A árvore e a floresta
Os media dominantes andam escandalizados com a desmesurada riqueza acumulada por algumas pessoas, mas há um prudente silêncio relativamente ao sistema em que tal fenómeno prospera.
É certo que a questão não tem resposta simples nem muito menos qualquer esquematismo a esclarecerá. O fenómeno não é exclusivo de países que se assumem como capitalistas, mas trata-se de fenómenos que a evolução do capitalismo nas últimas décadas acelerou exponencialmente.

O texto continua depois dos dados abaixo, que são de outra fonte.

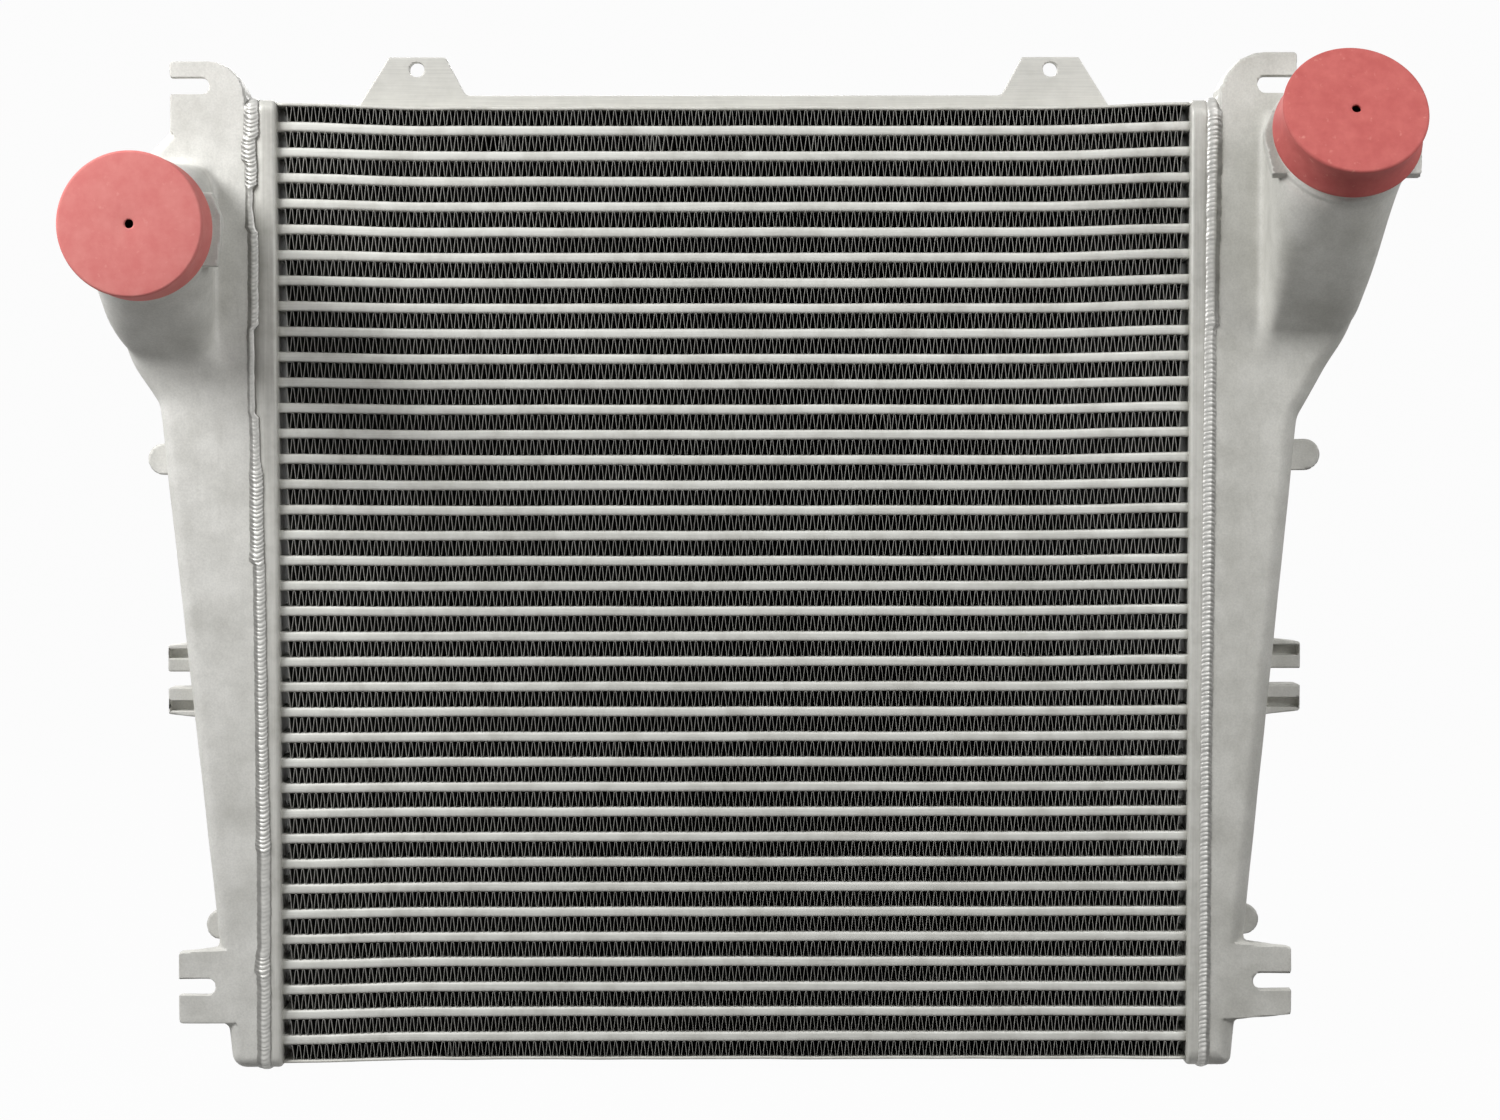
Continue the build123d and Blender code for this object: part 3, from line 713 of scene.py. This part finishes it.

Veja-se a questão da desigualdade. Dados do World Inequality Report 2018 (https://wir2018.wid.world/): o rendimento dos 10% mais ricos disparou em todo o lado (de forma mais acelerada na Rússia dos anos 90), mas esse crescimento teve expressão diferenciada após a 1.ª década do século, nomeadamente com desaceleração na Rússia e China, aceleração exponencial na Índia, ritmo idêntico nos EUA e UE. Entre 1980 e 2016 o 1% mais rico capturou 27% do crescimento total, aos 50% mais pobres coube 12%.
A essa concentração de riqueza corresponde inevitavelmente o alastramento da pobreza. E, sendo o capitalismo o que é, tende em todos os aspectos a reorganizar-se em função desses abastados 1% (ou mesmo 10%) e a excluir todo o resto. É isso que se passa com a prosperidade das indústrias do luxo e a degradação da assistência à saúde ou da educação, a especulação e as bolhas imobiliárias nas cidades e os 150 milhões (2% da população mundial) de sem-abrigo, a duplicação dos lucros da Gucci nos EUA, onde o número de pessoas em situação de pobreza absoluta é superior aos da Serra Leoa e Nepal e igual ao do Senegal.
Uma das coisas que esses privilegiados possuem é os grandes media. Se, de vez em quando, têm que pegar em alguma coisa, procuram que um caso isolado seja a árvore que esconde a floresta.